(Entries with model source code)
+ + + + + + +

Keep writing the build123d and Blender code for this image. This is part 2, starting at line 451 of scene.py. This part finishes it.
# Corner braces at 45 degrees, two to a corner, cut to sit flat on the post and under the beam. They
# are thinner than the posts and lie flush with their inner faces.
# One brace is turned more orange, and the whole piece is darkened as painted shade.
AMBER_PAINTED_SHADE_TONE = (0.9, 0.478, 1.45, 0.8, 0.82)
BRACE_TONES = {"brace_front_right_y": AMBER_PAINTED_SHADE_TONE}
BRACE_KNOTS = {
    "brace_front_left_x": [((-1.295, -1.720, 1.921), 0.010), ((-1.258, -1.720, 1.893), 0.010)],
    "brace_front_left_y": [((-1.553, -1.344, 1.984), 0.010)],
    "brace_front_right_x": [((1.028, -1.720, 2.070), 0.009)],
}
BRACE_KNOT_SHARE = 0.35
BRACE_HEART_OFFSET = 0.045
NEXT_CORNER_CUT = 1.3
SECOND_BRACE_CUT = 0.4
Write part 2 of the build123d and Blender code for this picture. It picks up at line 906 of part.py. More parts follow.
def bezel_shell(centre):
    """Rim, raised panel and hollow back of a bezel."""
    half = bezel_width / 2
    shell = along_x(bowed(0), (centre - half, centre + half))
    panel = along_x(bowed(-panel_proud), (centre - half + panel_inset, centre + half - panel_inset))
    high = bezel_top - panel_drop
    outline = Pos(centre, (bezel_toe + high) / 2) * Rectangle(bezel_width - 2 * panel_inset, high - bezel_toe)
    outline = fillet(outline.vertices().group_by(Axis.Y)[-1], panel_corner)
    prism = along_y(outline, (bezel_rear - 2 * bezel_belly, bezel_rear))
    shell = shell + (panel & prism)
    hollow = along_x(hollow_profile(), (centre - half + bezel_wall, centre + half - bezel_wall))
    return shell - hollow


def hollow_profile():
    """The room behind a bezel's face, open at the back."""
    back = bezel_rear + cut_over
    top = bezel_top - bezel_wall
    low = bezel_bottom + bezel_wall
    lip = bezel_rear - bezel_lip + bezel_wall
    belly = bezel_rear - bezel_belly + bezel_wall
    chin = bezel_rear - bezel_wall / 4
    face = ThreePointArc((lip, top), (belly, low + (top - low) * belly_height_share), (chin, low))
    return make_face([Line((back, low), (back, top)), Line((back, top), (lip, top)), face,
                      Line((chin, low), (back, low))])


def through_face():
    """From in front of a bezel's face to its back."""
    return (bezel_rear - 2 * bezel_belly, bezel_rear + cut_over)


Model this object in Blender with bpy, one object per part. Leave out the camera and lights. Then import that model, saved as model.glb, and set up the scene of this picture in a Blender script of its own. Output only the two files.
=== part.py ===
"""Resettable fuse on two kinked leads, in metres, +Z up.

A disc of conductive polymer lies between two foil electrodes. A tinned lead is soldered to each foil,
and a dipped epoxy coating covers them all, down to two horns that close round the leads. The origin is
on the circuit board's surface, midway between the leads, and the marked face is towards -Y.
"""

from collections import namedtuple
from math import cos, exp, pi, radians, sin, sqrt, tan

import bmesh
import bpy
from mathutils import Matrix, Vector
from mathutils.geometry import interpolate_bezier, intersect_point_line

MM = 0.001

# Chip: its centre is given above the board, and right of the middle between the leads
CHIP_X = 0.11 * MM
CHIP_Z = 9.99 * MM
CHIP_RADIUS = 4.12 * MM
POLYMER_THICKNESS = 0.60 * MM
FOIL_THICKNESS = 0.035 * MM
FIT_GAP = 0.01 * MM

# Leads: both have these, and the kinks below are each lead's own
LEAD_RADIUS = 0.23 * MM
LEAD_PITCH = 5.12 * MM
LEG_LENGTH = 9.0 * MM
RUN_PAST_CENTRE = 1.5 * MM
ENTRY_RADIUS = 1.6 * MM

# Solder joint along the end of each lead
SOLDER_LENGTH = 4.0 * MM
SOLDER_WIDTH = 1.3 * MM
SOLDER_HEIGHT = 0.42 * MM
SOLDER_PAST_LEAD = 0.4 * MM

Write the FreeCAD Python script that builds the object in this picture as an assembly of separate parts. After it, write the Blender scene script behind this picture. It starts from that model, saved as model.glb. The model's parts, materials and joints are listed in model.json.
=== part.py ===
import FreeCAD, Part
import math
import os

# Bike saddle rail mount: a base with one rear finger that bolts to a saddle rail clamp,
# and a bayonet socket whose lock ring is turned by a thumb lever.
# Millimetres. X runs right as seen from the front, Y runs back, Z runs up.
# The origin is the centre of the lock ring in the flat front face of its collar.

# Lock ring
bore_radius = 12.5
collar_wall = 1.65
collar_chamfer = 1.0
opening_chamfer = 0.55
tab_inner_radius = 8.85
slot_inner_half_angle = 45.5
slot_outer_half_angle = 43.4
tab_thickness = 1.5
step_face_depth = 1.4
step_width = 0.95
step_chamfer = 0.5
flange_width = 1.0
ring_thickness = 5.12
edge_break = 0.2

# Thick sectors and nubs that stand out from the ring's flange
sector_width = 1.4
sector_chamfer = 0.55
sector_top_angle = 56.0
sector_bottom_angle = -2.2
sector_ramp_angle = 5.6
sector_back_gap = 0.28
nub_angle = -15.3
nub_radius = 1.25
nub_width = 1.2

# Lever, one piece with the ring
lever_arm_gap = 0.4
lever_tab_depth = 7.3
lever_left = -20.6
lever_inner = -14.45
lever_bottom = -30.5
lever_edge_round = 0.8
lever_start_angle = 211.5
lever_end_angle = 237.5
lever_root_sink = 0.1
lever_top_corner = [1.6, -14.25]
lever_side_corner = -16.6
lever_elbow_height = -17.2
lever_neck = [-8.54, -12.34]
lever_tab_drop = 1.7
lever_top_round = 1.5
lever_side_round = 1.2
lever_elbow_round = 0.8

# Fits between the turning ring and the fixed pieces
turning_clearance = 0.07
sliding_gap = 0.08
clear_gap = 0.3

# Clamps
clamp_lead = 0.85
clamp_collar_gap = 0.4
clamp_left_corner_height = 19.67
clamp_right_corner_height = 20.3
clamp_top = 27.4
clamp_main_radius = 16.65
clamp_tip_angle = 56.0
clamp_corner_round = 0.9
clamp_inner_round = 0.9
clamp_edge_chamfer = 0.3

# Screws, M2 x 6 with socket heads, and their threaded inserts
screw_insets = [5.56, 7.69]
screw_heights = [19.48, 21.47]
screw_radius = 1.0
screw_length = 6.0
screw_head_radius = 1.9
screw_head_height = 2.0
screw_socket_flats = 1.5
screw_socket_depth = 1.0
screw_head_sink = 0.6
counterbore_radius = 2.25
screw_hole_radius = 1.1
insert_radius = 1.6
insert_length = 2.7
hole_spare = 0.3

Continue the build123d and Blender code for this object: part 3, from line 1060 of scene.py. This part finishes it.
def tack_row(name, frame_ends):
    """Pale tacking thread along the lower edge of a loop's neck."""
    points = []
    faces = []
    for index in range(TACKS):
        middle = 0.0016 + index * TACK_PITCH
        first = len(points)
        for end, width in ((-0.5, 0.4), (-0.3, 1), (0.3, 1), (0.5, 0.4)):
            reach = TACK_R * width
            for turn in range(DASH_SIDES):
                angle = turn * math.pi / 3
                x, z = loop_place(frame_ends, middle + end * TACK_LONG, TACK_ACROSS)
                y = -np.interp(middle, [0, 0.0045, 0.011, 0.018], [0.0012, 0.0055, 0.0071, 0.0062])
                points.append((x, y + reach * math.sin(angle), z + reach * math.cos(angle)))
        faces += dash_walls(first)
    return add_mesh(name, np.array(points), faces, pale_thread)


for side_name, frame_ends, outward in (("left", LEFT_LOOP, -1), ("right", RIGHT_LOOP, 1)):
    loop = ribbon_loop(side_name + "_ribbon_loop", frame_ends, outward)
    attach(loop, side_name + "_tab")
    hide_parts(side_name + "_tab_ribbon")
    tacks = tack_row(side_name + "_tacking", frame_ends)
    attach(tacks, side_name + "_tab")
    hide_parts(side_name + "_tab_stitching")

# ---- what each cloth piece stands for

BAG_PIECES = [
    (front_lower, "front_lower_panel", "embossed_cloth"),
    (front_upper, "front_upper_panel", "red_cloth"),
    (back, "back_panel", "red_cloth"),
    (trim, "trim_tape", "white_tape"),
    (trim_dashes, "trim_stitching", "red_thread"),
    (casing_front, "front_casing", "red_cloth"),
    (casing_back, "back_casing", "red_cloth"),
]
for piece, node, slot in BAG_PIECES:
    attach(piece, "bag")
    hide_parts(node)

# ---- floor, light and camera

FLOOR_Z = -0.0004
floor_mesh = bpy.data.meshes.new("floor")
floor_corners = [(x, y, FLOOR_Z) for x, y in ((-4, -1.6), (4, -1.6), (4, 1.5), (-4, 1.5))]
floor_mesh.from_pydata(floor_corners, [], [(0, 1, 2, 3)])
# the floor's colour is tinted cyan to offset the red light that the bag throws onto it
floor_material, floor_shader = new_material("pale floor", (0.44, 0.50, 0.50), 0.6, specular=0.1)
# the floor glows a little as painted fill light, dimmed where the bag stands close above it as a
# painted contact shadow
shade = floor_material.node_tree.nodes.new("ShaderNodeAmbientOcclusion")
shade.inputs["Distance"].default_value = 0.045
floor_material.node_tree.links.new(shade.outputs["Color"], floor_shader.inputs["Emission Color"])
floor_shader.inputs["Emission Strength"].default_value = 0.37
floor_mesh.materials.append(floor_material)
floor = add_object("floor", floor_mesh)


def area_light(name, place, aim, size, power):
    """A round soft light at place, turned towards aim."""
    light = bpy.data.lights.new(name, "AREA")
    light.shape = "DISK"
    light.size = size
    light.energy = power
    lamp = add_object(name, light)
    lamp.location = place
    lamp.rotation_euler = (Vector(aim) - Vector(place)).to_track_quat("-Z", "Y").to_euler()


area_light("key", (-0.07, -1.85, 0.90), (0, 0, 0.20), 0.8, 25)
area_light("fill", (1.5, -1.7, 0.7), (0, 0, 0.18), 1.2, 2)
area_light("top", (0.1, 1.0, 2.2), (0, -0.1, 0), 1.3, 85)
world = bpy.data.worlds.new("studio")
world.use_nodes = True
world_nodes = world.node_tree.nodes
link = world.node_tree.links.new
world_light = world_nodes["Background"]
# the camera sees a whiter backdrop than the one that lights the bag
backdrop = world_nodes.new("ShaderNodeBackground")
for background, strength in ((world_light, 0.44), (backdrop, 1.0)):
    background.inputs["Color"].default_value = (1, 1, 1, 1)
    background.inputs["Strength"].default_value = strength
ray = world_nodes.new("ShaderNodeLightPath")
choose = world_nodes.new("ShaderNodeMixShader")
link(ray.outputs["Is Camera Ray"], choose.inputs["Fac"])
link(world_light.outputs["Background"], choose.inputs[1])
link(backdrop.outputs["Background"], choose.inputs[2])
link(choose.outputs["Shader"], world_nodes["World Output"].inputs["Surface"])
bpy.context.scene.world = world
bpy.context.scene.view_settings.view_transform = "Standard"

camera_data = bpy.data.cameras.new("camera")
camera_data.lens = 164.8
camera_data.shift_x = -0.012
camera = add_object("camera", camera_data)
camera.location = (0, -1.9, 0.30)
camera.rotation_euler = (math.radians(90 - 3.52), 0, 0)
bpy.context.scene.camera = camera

+ + + + + + +

> Written problem
Return every line above that contains the word "Write".

> Exercise output
Write part 2 of the build123d and Blender code for this picture. It picks up at line 906 of part.py. More parts follow.
Write the FreeCAD Python script that builds the object in this picture as an assembly of separate parts. After it, write the Blender scene script behind this picture. It starts from that model, saved as model.glb. The model's parts, materials and joints are listed in model.json.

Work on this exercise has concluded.